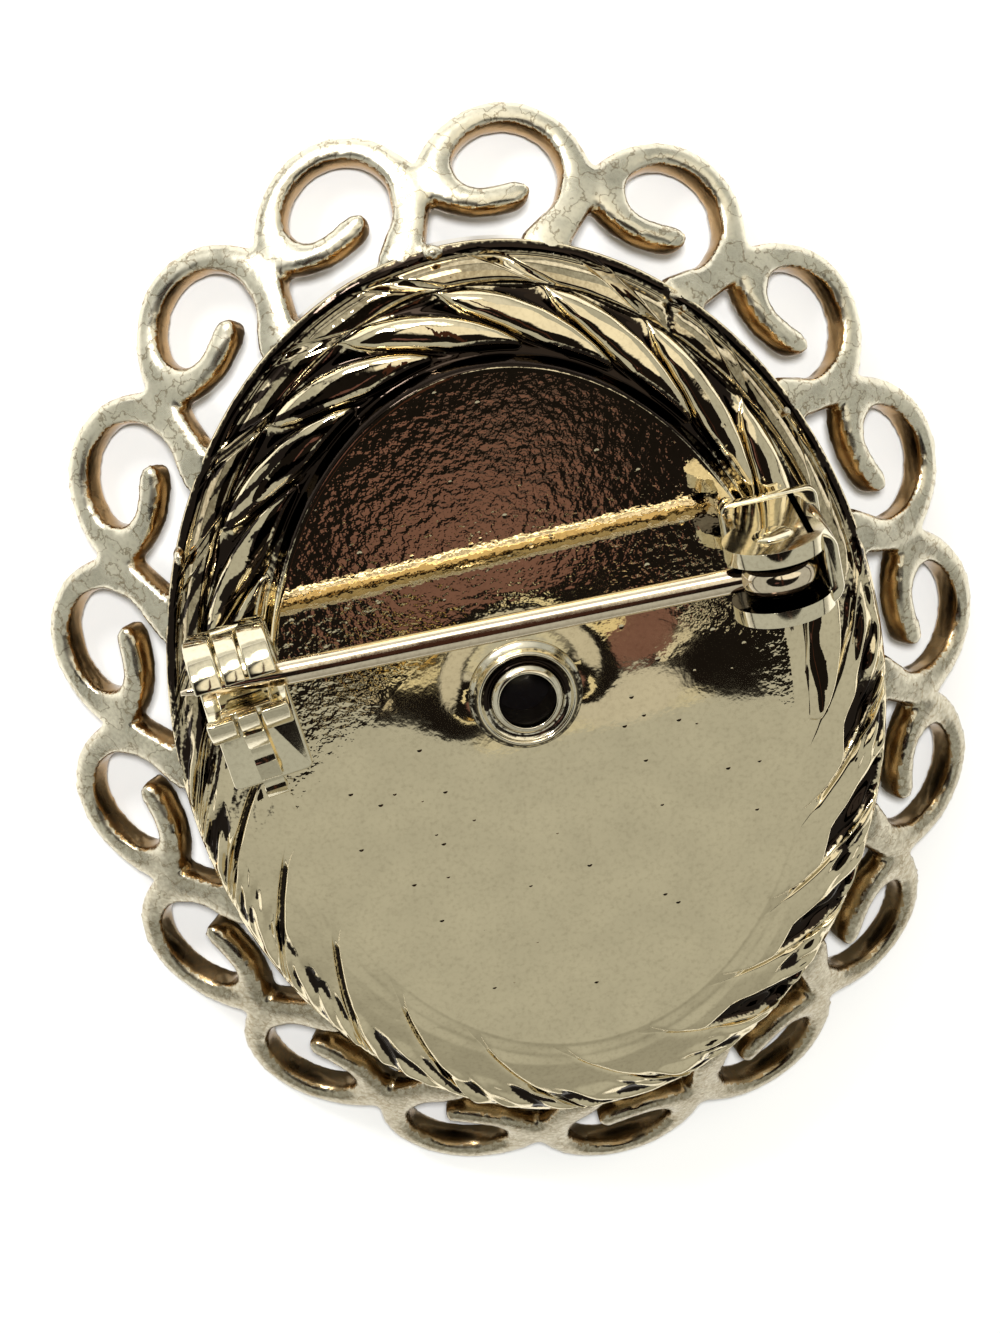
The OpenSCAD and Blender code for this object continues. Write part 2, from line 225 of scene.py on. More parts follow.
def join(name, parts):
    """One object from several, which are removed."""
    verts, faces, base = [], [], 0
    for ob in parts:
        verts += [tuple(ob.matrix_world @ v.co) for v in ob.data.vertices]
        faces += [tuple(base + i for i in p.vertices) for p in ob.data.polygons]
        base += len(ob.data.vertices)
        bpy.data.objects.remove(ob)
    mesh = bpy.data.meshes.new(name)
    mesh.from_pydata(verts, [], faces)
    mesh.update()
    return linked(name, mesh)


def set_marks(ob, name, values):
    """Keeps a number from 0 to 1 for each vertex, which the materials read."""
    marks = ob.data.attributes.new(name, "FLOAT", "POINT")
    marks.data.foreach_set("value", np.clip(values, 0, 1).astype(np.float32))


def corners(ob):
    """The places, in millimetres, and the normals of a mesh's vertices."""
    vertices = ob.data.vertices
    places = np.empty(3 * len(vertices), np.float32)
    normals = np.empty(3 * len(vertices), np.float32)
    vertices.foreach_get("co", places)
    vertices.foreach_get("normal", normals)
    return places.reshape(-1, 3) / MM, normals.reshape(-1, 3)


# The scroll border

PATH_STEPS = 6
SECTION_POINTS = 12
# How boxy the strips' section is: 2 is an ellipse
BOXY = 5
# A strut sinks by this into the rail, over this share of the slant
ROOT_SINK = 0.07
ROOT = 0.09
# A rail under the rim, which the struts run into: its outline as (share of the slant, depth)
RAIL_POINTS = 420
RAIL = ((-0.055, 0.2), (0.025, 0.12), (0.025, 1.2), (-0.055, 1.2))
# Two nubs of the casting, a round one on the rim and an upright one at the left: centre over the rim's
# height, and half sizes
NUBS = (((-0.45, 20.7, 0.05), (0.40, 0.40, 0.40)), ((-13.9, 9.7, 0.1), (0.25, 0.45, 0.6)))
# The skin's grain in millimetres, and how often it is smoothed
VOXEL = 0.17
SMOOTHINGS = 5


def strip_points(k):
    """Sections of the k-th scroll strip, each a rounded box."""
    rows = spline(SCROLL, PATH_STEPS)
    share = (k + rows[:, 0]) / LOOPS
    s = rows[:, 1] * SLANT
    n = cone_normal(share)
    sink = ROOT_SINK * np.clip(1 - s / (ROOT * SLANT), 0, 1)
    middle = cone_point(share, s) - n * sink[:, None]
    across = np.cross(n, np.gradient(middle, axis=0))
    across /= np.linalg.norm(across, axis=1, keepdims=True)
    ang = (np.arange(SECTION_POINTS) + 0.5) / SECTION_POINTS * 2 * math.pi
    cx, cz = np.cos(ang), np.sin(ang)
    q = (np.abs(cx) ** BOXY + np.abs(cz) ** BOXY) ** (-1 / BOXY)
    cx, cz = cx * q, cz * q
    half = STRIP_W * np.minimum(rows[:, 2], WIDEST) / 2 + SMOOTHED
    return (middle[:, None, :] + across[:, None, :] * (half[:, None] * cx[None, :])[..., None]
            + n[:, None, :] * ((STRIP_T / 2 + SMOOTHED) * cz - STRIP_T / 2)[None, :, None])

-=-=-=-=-

• **WHAT IS NEEDED**
Your task is to output all of the data above word for word.

• **ANSWER TO THE TASK**
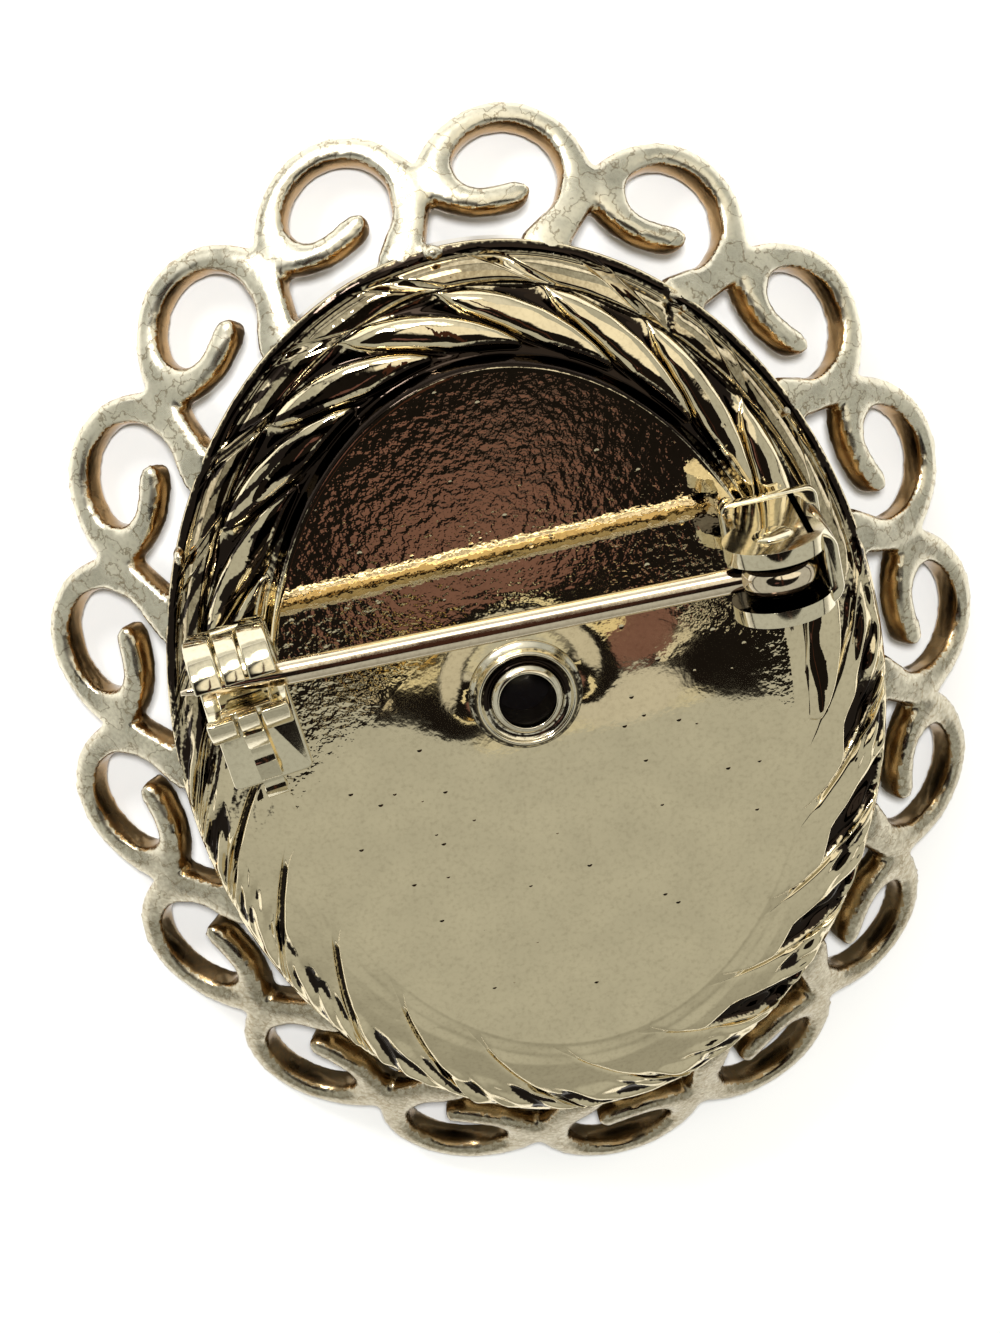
The OpenSCAD and Blender code for this object continues. Write part 2, from line 225 of scene.py on. More parts follow.
def join(name, parts):
    """One object from several, which are removed."""
    verts, faces, base = [], [], 0
    for ob in parts:
        verts += [tuple(ob.matrix_world @ v.co) for v in ob.data.vertices]
        faces += [tuple(base + i for i in p.vertices) for p in ob.data.polygons]
        base += len(ob.data.vertices)
        bpy.data.objects.remove(ob)
    mesh = bpy.data.meshes.new(name)
    mesh.from_pydata(verts, [], faces)
    mesh.update()
    return linked(name, mesh)


def set_marks(ob, name, values):
    """Keeps a number from 0 to 1 for each vertex, which the materials read."""
    marks = ob.data.attributes.new(name, "FLOAT", "POINT")
    marks.data.foreach_set("value", np.clip(values, 0, 1).astype(np.float32))


def corners(ob):
    """The places, in millimetres, and the normals of a mesh's vertices."""
    vertices = ob.data.vertices
    places = np.empty(3 * len(vertices), np.float32)
    normals = np.empty(3 * len(vertices), np.float32)
    vertices.foreach_get("co", places)
    vertices.foreach_get("normal", normals)
    return places.reshape(-1, 3) / MM, normals.reshape(-1, 3)


# The scroll border

PATH_STEPS = 6
SECTION_POINTS = 12
# How boxy the strips' section is: 2 is an ellipse
BOXY = 5
# A strut sinks by this into the rail, over this share of the slant
ROOT_SINK = 0.07
ROOT = 0.09
# A rail under the rim, which the struts run into: its outline as (share of the slant, depth)
RAIL_POINTS = 420
RAIL = ((-0.055, 0.2), (0.025, 0.12), (0.025, 1.2), (-0.055, 1.2))
# Two nubs of the casting, a round one on the rim and an upright one at the left: centre over the rim's
# height, and half sizes
NUBS = (((-0.45, 20.7, 0.05), (0.40, 0.40, 0.40)), ((-13.9, 9.7, 0.1), (0.25, 0.45, 0.6)))
# The skin's grain in millimetres, and how often it is smoothed
VOXEL = 0.17
SMOOTHINGS = 5


def strip_points(k):
    """Sections of the k-th scroll strip, each a rounded box."""
    rows = spline(SCROLL, PATH_STEPS)
    share = (k + rows[:, 0]) / LOOPS
    s = rows[:, 1] * SLANT
    n = cone_normal(share)
    sink = ROOT_SINK * np.clip(1 - s / (ROOT * SLANT), 0, 1)
    middle = cone_point(share, s) - n * sink[:, None]
    across = np.cross(n, np.gradient(middle, axis=0))
    across /= np.linalg.norm(across, axis=1, keepdims=True)
    ang = (np.arange(SECTION_POINTS) + 0.5) / SECTION_POINTS * 2 * math.pi
    cx, cz = np.cos(ang), np.sin(ang)
    q = (np.abs(cx) ** BOXY + np.abs(cz) ** BOXY) ** (-1 / BOXY)
    cx, cz = cx * q, cz * q
    half = STRIP_W * np.minimum(rows[:, 2], WIDEST) / 2 + SMOOTHED
    return (middle[:, None, :] + across[:, None, :] * (half[:, None] * cx[None, :])[..., None]
            + n[:, None, :] * ((STRIP_T / 2 + SMOOTHED) * cz - STRIP_T / 2)[None, :, None])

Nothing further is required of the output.